WHAT THE TASK ASKS >> Find how many lines in the data below mention "scene". Give the number only.

--- Start DATA FOR THIS EXERCISE ---

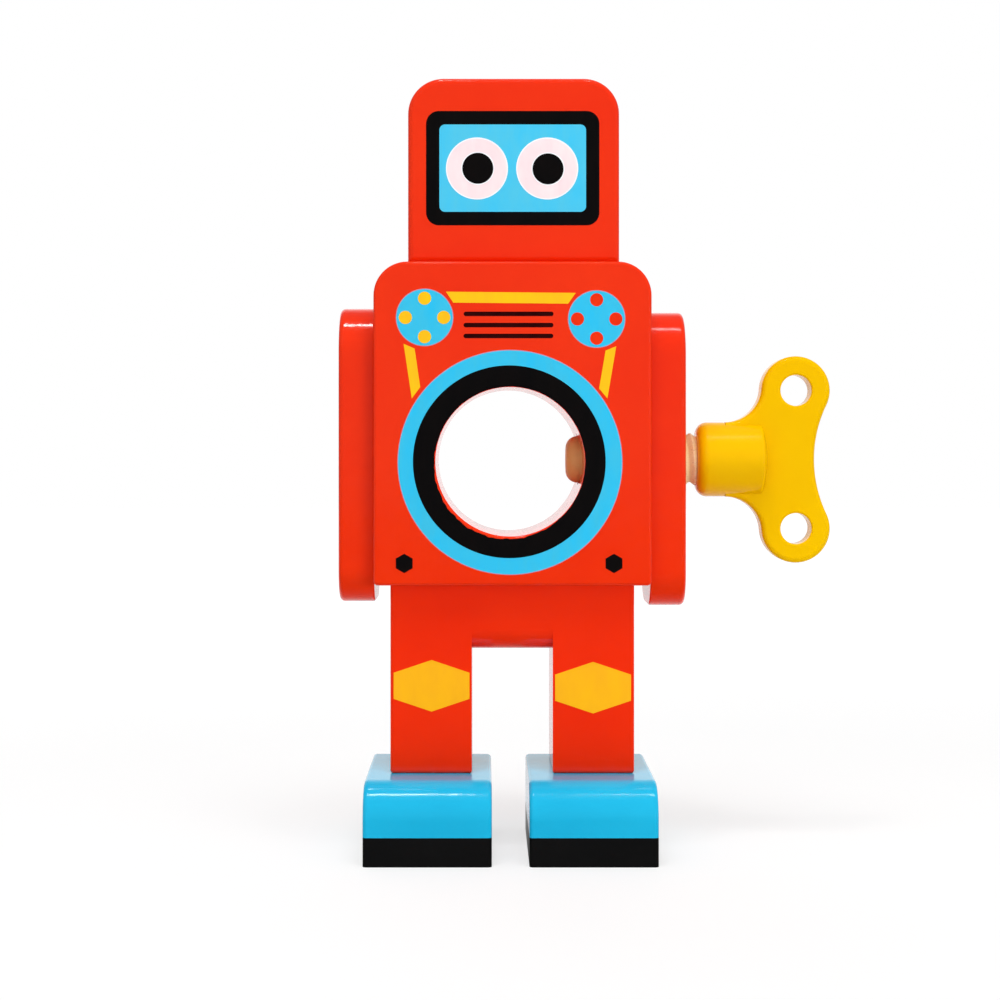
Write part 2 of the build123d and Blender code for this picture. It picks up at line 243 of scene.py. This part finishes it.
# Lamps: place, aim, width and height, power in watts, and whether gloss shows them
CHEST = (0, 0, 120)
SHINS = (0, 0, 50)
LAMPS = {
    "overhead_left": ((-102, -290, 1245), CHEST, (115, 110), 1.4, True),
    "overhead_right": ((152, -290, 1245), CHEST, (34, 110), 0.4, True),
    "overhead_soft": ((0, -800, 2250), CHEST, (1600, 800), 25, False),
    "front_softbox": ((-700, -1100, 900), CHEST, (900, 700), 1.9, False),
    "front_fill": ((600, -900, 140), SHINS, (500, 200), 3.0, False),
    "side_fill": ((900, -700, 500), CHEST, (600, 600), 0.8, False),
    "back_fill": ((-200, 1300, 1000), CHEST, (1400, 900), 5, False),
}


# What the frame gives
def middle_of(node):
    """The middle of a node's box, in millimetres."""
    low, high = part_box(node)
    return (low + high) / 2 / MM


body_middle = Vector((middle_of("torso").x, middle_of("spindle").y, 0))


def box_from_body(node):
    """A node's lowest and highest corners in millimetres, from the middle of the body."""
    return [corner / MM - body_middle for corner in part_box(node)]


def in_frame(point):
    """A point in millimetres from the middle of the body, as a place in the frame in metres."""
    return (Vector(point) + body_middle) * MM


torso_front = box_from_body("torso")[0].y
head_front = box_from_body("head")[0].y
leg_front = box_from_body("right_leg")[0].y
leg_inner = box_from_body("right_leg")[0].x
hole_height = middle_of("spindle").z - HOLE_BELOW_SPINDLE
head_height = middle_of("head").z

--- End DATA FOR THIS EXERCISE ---
--- Start DATA FOR THIS EXERCISE ---

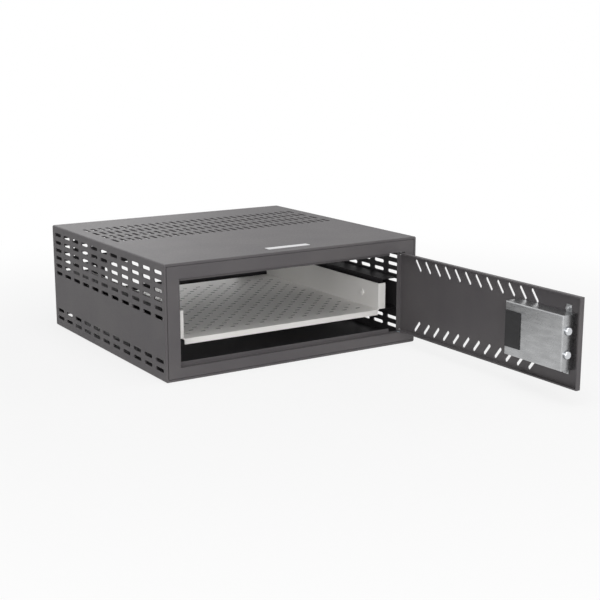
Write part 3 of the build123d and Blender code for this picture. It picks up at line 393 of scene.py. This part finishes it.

--- End DATA FOR THIS EXERCISE ---
--- Start DATA FOR THIS EXERCISE ---

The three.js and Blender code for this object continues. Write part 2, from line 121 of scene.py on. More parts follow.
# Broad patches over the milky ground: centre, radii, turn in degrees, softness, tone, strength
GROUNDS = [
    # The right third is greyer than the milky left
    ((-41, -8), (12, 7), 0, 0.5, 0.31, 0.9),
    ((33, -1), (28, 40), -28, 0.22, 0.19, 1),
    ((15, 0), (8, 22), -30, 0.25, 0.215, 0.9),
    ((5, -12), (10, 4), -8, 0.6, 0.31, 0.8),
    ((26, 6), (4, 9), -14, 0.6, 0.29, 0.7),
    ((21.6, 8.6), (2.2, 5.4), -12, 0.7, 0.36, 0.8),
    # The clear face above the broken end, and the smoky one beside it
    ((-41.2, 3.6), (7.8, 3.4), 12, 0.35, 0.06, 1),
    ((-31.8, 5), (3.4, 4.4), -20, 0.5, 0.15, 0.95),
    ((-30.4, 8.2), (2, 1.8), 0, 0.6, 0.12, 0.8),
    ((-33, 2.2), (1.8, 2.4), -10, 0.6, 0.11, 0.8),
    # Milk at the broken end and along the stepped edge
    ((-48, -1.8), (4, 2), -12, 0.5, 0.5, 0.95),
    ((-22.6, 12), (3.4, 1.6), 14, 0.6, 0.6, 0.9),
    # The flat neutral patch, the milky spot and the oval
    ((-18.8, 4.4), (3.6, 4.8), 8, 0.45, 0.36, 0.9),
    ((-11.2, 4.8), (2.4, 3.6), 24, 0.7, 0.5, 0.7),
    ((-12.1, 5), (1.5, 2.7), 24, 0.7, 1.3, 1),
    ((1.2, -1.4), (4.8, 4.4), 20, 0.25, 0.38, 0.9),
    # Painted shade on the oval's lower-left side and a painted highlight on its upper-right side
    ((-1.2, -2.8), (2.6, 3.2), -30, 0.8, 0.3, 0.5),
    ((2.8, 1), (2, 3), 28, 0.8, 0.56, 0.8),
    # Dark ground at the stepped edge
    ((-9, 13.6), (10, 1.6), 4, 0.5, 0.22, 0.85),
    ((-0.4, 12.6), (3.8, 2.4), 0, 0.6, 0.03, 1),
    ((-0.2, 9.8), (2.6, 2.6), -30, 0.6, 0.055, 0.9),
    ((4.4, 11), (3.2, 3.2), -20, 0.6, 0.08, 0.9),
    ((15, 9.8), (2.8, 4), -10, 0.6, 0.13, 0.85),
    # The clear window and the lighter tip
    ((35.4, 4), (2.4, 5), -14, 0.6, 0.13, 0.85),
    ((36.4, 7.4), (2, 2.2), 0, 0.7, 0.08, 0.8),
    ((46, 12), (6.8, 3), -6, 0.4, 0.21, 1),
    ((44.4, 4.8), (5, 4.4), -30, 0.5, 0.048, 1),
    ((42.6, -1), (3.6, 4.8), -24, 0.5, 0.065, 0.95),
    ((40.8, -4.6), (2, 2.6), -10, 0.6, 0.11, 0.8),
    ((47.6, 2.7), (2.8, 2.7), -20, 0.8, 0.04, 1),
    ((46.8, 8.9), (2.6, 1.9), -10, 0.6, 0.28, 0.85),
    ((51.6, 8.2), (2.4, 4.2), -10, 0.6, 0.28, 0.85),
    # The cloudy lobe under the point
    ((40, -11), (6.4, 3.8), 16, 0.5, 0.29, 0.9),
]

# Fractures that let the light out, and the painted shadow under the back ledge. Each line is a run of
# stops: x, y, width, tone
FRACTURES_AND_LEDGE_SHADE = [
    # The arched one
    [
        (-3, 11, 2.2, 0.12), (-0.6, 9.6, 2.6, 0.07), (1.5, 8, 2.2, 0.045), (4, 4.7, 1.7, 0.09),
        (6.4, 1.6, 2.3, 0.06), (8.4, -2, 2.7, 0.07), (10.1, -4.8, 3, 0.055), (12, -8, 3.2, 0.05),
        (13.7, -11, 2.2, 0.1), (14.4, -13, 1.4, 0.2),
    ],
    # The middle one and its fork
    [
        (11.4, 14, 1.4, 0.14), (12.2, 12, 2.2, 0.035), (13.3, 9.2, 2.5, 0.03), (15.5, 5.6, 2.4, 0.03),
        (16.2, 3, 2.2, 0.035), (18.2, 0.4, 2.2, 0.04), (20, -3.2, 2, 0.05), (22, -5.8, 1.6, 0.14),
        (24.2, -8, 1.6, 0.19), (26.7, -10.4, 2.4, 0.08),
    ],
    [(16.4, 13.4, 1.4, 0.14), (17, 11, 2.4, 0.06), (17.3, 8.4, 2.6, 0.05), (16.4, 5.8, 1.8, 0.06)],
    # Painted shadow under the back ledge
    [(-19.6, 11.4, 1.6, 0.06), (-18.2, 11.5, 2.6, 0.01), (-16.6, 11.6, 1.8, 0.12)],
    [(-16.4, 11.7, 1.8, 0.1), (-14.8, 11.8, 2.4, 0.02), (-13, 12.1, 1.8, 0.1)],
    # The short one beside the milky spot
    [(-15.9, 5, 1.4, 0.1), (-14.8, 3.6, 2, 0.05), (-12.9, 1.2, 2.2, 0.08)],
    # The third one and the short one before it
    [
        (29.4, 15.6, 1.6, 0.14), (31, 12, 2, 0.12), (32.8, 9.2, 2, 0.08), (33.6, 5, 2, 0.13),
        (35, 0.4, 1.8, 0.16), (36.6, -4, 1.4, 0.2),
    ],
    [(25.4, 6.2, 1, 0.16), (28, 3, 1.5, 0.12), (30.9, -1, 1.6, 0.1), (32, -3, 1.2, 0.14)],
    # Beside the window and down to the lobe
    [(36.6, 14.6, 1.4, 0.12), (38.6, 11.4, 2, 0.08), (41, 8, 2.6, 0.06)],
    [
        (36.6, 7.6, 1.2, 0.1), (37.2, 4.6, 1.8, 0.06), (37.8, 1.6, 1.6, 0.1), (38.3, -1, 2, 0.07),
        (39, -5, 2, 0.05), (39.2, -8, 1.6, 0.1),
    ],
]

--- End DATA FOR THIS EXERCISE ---

RESULT OF THIS TASK >> 3